On a élevé bien des objections contre le dernier grand tableau laissé par Raphaël. On l’a accusé de manquer d’unité, d’être la juxtaposition de deux scènes presque sans lien, celle du pied de la montagne, épisode d’un faible intérêt, où d’ailleurs l’imitation malheureuse des procédés violens de Michel-Ange se fait sentir, et puis la scène d’en haut, sur laquelle, dit-on, aurait dû se concentrer tout le talent du peintre et toute l’attention du spectateur. M. Lévêque défend Raphaël de la manière la plus spécieuse, et pour lui la Transfiguration reste le dernier mot de l’art de peindre. Nous n’avons nul droit de contredire ici l’auteur, et nous aimons en lui cette tendresse pour Raphaël, qui s’associe d’une façon si naturelle à sa prédilection de musicien pour Mozart. Comme le disait Alfred Tonnellé, ce pauvre enfant de génie, à qui la vie a tout à coup manqué, « si les lèvres du jeune homme d’Urbin pouvaient s’ouvrir, elles chanteraient les mélodies du jeune homme de Salzbourg[1]. » Nous aussi, nous admirons autant que personne la Madonna di San-Sisto et les cartons de Hampton-Court ; mais ne peut-on s’incliner devant Raphaël sans immoler Michel-Ange à sa gloire ? M. Lévêque est sévère pour Michel-Ange.
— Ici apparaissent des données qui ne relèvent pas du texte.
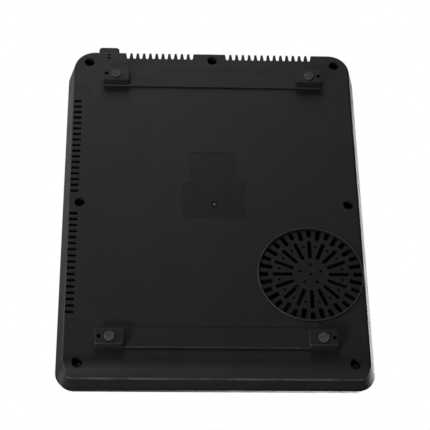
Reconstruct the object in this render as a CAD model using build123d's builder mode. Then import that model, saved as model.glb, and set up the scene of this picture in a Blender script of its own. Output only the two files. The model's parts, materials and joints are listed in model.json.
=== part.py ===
from build123d import *
from collections import namedtuple
from math import atan2, cos, degrees, radians, sin, tan
import os

os.makedirs("parts", exist_ok=True)

# A portable single-zone hot plate (induction type, fan cooled), standing on its feet.
# Front (the control side) is -Y, rear (the cord side) is +Y, the table is Z = 0.
# Millimetres. Places on the casing are given from the casing's own centre line, which lies
# CASE_Y away from the frame's origin, midway between the front rim and the cord bushing.

# ---------------------------------------------------------------- driving dimensions
CASE_Y = -2.4

# Casing outline at three heights
BASE_Z = 10.0
BASE_WIDTH = 268.4
BASE_FRONT = -171.4
BASE_REAR = 174.5
BASE_FRONT_RADIUS = 11.0
BASE_REAR_RADIUS = 20.0
RIM_Z = 36.4
RIM_WIDTH = 282.4
RIM_DEPTH = 354.4
RIM_FRONT_RADIUS = 16.0
RIM_REAR_RADIUS = 22.0
TOP_Z = 56.0
TOP_WIDTH = 275.0
TOP_DEPTH = 345.4
TOP_FRONT_RADIUS = 15.0
TOP_REAR_RADIUS = 20.0
TOP_EDGE = 5.0
BASE_EDGE = 2.2
WALL = 2.4
SPLIT_Z = 33.5
PARTING_GAP = 0.5
TONGUE_HEIGHT = 2.0
TONGUE_WALL = 1.1
FIT = 0.1

# Rolled front edge of the underside
ROLL_START = -156.0
ROLL_RADIUS = 19.9
ROLL_ANGLE = 63.4

# Casing screws, in deep wells
SCREW_SPOTS = (
    (-120.0, 161.8), (120.0, 161.8), (0.0, 165.7),
    (-124.3, 0.0), (124.3, 0.0),
    (-121.0, -162.3), (121.0, -162.3),
)
WELL_RADIUS = 4.8
WELL_SEAT_Z = 21.5
SCREW_HOLE_RADIUS = 2.0
LOWER_BOSS_RADIUS = 6.6
UPPER_BOSS_RADIUS = 4.5
BOSS_MEET_Z = 24.5
PILOT_RADIUS = 1.5
PILOT_TOP_Z = 41.0
SCREW_HEAD_RADIUS = 3.7
SCREW_HEAD_HEIGHT = 2.4
SCREW_RADIUS = 1.45
SCREW_TIP_Z = 39.0

# Feet
FOOT_X = 93.4
FOOT_Y = 142.2
FOOT_WIDTH = 25.6
FOOT_DEPTH = 15.8
FOOT_Z = 1.2
PAD_RADIUS = 4.8
PAD_HEIGHT = 3.0
HOLE_X = 102.8
HOLE_RADIUS = 1.9
HOLE_DEPTH = 8.0
STRIP_LENGTH = 212.4
STRIP_HEIGHT = 1.9
STRIP_BEVEL = 0.5
STRIPS = ((132.8, 151.2), (-149.3, -129.8))

# Label recess (blank) and moulding gate mark, as width, front and rear
LABEL_DEPTH = 0.2
GATE_DEPTH = 0.8
LABEL_STEPS = ((58.2, -16.0, 22.5), (44.0, 22.0, 56.8))
GATE_SPOT = (0.0, -1.0)

# Vents, as centre and count of each group
REAR_SLOT_WIDTH = 4.5
REAR_SLOT_END = 2.2
REAR_SLOT_ROUND = 0.9
REAR_SLOT_PITCH = 6.2
REAR_SLOT_INNER = 166.9
REAR_SLOT_TOP = 26.0
REAR_GROUPS = ((51.4, 11), (-55.25, 14))
SIDE_SLOT_WIDTH = 3.0
SIDE_SLOT_PITCH = 6.38
SIDE_SLOT_INNER = 125.7
SIDE_SLOT_OUTER = 133.4
SIDE_GROUPS = ((63.35, 17), (-63.2, 17))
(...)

Il élève contre le Jugement dernier une foule de critiques dont quelques-unes semblent excessives. Il va jusqu’à accuser Michel-Ange de matérialisme. C’est lui faire expier trop chèrement sa passion, peut-être exagérée, pour l’anatomie. Je suis porté à penser qu’ici l’auteur s’est mépris, et je crois savoir pourquoi. M. Lévêque a beaucoup vécu à Athènes. C’est là que le souffle divin de la beauté l’a touché. Elle lui est apparue sous la forme grecque, et depuis cette première empreinte n’a pu s’effacer. L’imagination toute pleine des sculptures de l’Acropole, l’auteur ne remarque pas assez que tous les arts ont subi, sous l’influence du christianisme, une transformation profonde. Ainsi que Hegel l’a admirablement établi[2], le caractère de l’art grec, c’est l’équilibre parfait de l’idée et de sa forme sensible, et de là cette pureté, cette sérénité, cette douceur, cette majesté tranquille, cette eurhythmie, qui font le charme souverain d’un Phidias, d’un Sophocle, d’un Platon. Depuis le christianisme, l’équilibre s’est rompu ; le sentiment de l’infini s’est emparé des âmes. L’idée s’agite, impatiente

  1. Voyez les Fragmens sur l’Art et la Philosophie d’Alfred Tonnellé, récemment recueillis par les soins de sa famille, avec une notice touchante d’un digne ami de Tonnellé, M. Heinrich ; chez Marne, 1 vol. in-8o, Tours. Voyez aussi, sur ces Fragmens, la Revue du 1er octobre 1859.
  2. Voyez le Cours d’Esthétique de Hegel, traduit et résumé par M. Bénard ; 5 vol. in-8o, chez Ladrange.